▶ Task to carry out
In the records that follow, the lines from the one containing "Write part 3" to the one containing "return np.stack([p[..., 0], y, z], axis=-1)", inclusive, are to be given again exactly.

▶ Dataset entries
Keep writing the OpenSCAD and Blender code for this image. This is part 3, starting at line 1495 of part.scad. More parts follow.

* * *

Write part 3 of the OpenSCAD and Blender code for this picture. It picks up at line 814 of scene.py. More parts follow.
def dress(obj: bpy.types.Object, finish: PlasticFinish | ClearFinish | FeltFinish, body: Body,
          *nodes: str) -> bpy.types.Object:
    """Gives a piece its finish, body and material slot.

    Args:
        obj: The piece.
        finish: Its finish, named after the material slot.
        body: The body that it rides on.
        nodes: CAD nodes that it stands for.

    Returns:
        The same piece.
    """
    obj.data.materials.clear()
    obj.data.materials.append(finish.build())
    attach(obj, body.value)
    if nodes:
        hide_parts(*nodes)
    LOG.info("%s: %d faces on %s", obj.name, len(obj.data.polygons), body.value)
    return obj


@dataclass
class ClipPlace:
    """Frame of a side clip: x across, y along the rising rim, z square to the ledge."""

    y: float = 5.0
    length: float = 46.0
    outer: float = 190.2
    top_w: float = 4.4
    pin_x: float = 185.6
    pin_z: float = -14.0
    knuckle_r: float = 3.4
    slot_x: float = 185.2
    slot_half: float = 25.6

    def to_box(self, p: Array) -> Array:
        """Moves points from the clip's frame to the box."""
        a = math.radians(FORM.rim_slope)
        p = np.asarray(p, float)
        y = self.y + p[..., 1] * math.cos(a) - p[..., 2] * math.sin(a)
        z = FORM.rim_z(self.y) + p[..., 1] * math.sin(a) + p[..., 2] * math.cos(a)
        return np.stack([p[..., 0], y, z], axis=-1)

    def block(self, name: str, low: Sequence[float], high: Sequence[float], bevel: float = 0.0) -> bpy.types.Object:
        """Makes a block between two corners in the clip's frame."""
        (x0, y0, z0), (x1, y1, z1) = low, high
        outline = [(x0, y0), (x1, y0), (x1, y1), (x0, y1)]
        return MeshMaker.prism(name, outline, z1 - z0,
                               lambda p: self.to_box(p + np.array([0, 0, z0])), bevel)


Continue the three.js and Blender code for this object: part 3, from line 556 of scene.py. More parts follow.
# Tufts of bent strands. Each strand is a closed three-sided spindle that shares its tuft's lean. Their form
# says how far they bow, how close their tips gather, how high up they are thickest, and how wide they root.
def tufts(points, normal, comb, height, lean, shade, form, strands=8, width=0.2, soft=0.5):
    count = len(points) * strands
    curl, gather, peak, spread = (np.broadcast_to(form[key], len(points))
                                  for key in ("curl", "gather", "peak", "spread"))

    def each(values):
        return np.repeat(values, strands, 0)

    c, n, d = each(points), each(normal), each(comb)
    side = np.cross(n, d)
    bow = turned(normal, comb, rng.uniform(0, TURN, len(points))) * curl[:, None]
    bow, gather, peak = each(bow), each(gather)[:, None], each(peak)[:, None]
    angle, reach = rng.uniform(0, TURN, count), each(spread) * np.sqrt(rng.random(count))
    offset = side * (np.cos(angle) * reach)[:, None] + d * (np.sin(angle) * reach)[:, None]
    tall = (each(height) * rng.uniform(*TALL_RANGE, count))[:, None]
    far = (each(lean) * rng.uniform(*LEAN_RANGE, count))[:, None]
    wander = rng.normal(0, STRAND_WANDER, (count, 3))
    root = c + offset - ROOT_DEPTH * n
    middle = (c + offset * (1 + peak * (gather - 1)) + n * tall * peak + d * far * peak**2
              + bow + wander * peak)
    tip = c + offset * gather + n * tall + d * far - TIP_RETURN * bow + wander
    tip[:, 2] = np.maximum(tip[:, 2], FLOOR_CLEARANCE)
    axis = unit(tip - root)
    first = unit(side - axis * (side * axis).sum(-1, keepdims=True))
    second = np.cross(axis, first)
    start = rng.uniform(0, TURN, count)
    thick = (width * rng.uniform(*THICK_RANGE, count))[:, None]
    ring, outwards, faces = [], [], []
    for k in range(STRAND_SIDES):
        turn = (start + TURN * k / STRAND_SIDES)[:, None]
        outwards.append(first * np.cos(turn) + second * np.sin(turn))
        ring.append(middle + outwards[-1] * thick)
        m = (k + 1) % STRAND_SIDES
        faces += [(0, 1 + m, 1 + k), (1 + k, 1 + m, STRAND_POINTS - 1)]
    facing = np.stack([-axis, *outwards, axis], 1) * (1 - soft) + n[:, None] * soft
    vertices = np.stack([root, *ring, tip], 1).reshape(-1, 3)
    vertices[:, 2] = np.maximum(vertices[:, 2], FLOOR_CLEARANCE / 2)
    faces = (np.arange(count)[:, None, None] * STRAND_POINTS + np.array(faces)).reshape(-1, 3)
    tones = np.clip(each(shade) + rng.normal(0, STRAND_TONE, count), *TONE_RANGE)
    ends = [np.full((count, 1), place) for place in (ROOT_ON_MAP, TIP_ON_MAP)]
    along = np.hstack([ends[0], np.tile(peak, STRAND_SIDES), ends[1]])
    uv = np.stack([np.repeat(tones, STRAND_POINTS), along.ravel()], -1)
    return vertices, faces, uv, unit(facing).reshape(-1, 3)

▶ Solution
Write part 3 of the OpenSCAD and Blender code for this picture. It picks up at line 814 of scene.py. More parts follow.
def dress(obj: bpy.types.Object, finish: PlasticFinish | ClearFinish | FeltFinish, body: Body,
          *nodes: str) -> bpy.types.Object:
    """Gives a piece its finish, body and material slot.

    Args:
        obj: The piece.
        finish: Its finish, named after the material slot.
        body: The body that it rides on.
        nodes: CAD nodes that it stands for.

    Returns:
        The same piece.
    """
    obj.data.materials.clear()
    obj.data.materials.append(finish.build())
    attach(obj, body.value)
    if nodes:
        hide_parts(*nodes)
    LOG.info("%s: %d faces on %s", obj.name, len(obj.data.polygons), body.value)
    return obj


@dataclass
class ClipPlace:
    """Frame of a side clip: x across, y along the rising rim, z square to the ledge."""

    y: float = 5.0
    length: float = 46.0
    outer: float = 190.2
    top_w: float = 4.4
    pin_x: float = 185.6
    pin_z: float = -14.0
    knuckle_r: float = 3.4
    slot_x: float = 185.2
    slot_half: float = 25.6

    def to_box(self, p: Array) -> Array:
        """Moves points from the clip's frame to the box."""
        a = math.radians(FORM.rim_slope)
        p = np.asarray(p, float)
        y = self.y + p[..., 1] * math.cos(a) - p[..., 2] * math.sin(a)
        z = FORM.rim_z(self.y) + p[..., 1] * math.sin(a) + p[..., 2] * math.cos(a)
        return np.stack([p[..., 0], y, z], axis=-1)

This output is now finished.